In campeggio sono i primi a svegliarsi. Mentre stai convincendo tua figlia ad alzarsi, loro tornano dal minimarket con il pane fresco e il latte. I nonni rientrano dal quotidiano giro in bicicletta, bici da corsa con tanto di caschetto, il tempo di fare una doccia e sono già seduti a imburrare fette di pane da ricoprire con miele e marmellate, mentre noi si è ancora lì con caffelatte e biscotti. Prima di andarsene sulla spiaggia, i loro figli hanno la consegna di lavare piatti e stoviglie, a qualsiasi età, e si mettono in fila verso i bagni.

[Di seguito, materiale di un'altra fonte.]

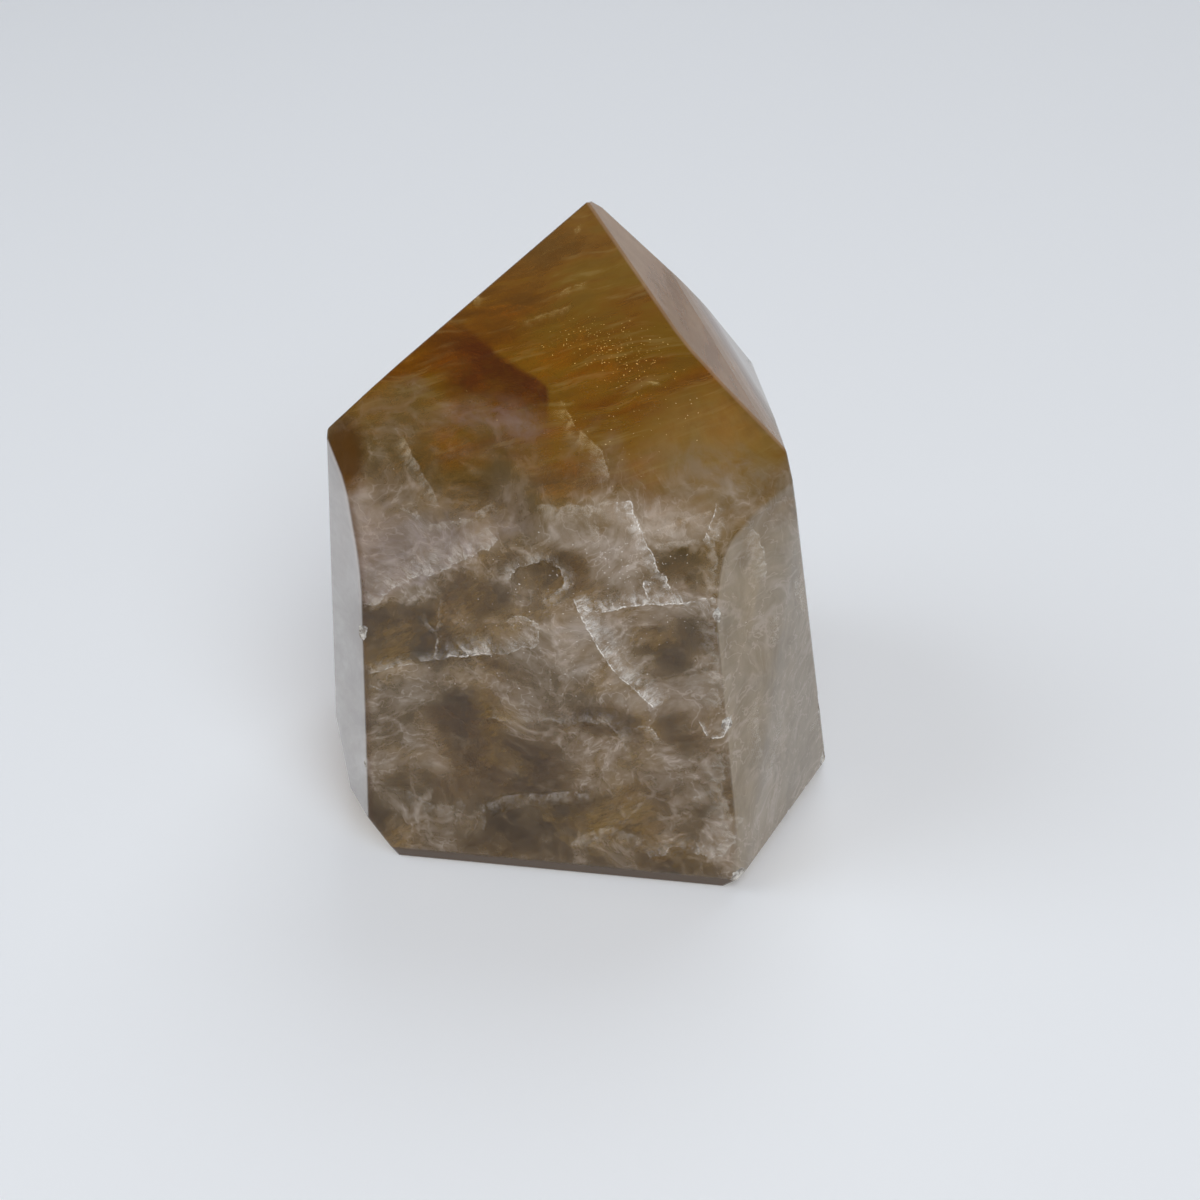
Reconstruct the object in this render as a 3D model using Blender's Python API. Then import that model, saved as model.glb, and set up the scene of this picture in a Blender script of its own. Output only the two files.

Attività che invece, da questa parte, svolgo soventemente io, mia figlia è troppo occupata a leggere e non si può disturbare.

Arriva poi l’immancabile famiglia Bradford. Il furgone è più grande, e quando scendono capisci il perché: genitori e sei o sette figli, tra i 2 e i 14 anni, e quando fai amicizia con loro, il cui inglese, pur non essendo la loro lingua, è costantemente mille volte meglio del tuo, chiacchieri con la madre e ti rendi conto di cosa significhi avere un welfare e rispettarlo pagando le tasse. Nel frattempo il campeggio sembra già una colonia per bambini, la maggior parte non italiani. La sera si riuniscono tutti insieme, sono la metà di mille, e organizzano in quattro e quattr’otto – pur parlando lingue diverse – giochi nella natura. Un sera li vedi con le torce in un ibrido tra una caccia al tesoro e nascondino, in mezzo alla macchia all’interno del campeggio. La sera dopo sono ancora tutti insieme sulla spiaggia: i più grandi, ancora preadolescenti, stanno costruendo una capanna indiana con le canne che hanno trovato vicino agli scogli. C’è anche un telo abbandonato che viene subito riciclato come tenda. Qualcuno chiama il papà che accende un fuoco, e i bambini si mettono lì intorno a raccontarsi a gesti e a versi chissà quale storia di fantasmi. Ci sono solo un paio di ragazzini che non stanno giocando con loro, si sono fermati nella sala giochi insieme al padre, c’è una partita di calcio in tv, il padre per seguire in santa pace l’incontro gli rifila continuamente monete per i videogame. E sono gli unici. Indovinate un po’.